The user Dom H captured the disbelief that ran through much of the thread.
“Bro is batting .160 and thinks he’s moving the needle. Are we watching the same player, smh,” Dom H wrote.
Other Yankees fans zeroed in on the Mason comparison and what it says about the depth of the slump. A user posting as roseanne summed up the mood in stark terms.
“Guy is performing so horrifically this year, he is in the same sentence as Jim Mason,” the fan wrote. “Do you know how bad you have to be to be discussed alongside Jim Mason?”
Some aimed their frustration squarely at the message itself rather than the player. A user posting as X Factor argued the comment damages Boone’s credibility.

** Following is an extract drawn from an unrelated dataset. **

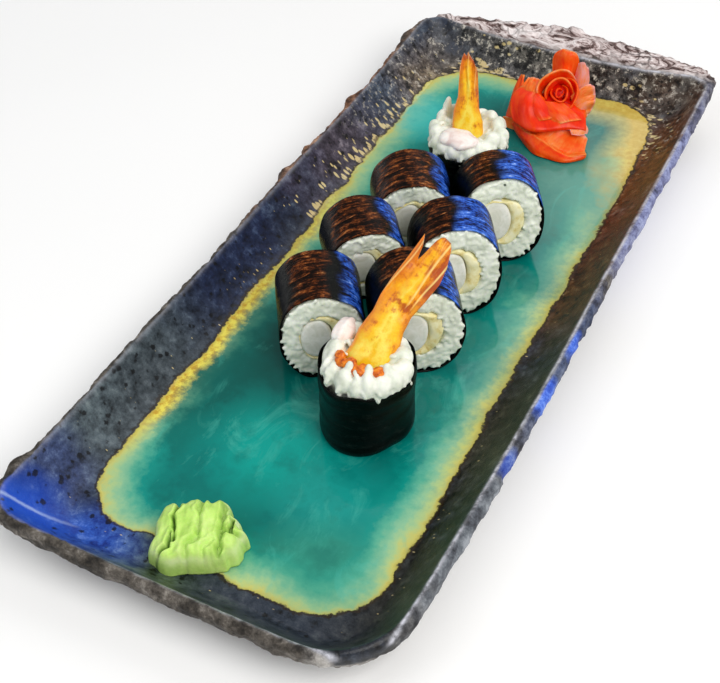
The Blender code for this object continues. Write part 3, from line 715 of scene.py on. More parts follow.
# turn about Z, half width, half height, lean of the face and length; then the angles round
# the barrel, in degrees from the right, between which a warm reflection with highlights
# and a blue reflection are painted on
LYING_ROLLS = {
    "roll_left_front": (32.8, 17.8, 18.2, 12.5, 35.0, (78, 128), (32, 58)),
    "roll_right_front": (32.8, 18.8, 20.8, 4.0, 30.6, (88, 118), (34, 72)),
    "roll_left_middle": (36.7, 17.3, 19.6, -6.0, 26.5, (70, 134), (34, 60)),
    "roll_right_middle": (31.1, 18.7, 20.0, 12.5, 28.5, (98, 134), (30, 88)),
    "roll_left_back": (31.0, 17.9, 19.7, -4.0, 27.5, (66, 146), (34, 60)),
    "roll_right_back": (31.0, 18.7, 19.7, 14.0, 27.4, (96, 128), (26, 86)),
}
PRAWN_SHARE = (0.64, 0.84, -0.30)   # half width, half height and place, of the filling's


def section(half_width, half_height, angle, grow=0.0):
    """A roll's section: an oval pressed flat underneath, grown outwards by some mm."""
    square = 1 + 0.035 * np.sin(2 * angle) ** 2
    x = (half_width + grow) * np.cos(angle) * square
    z = (half_height + grow) * np.sin(angle) * square
    return x, np.maximum(z, -half_height + FOOT_FLAT - grow * 0.3)


def make_grain():
    grain, _, _ = ball("grain", 8, 6)
    spots = points(grain)[:, [2, 0, 1]]
    spots[:, 1:] *= np.sqrt(1 + spots[:, :1] ** 2)      # blunt ends
    spots *= np.array(GRAIN)
    spots[:, 2] -= 0.05 * spots[:, 0] ** 2
    spots[:, 1] *= 1 - 0.08 * spots[:, 0] / GRAIN[0]
    set_points(grain, spots)
    return grain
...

“Boone needs to STFU about Wells moving the needle,” the fan wrote. “Does he know how stupid he sounds … this is why fans can’t stand him.”
Fans pushed for the Yankees to demote Wells, pursue a catcher in a trade, or hand more starts to J.C. Escarra or Ali Sanchez. The defensive case for Wells, long built on his framing and game-calling, drew open ridicule from a crowd that wants production now.
A standoff with no easy exit
The comparisons piled up. Fans invoked Gary Sanchez, the former Yankees catcher whose bat eventually got him traded, and argued Wells had been given a longer leash for less. Others reached back to the Jim Mason era to drive home how rare this kind of offensive futility is for a New York regular. A few framed the whole thing as a referendum on the front office and Boone together, not Wells alone.
The Yankees remain in first place in the AL East at 48-34, a reminder that the season is far from lost. But the catcher position has become a clear weakness, and Boone’s public patience is increasingly out of step with a fan base that has run out of it.
Wells, a 2020 first-round pick out of Arizona, has never hit for a high average in the majors. His defense has carried him. This year the bat has fallen so far that the glove no longer covers it, and the manager’s insistence on the positives has only amplified the Yankees fan noise.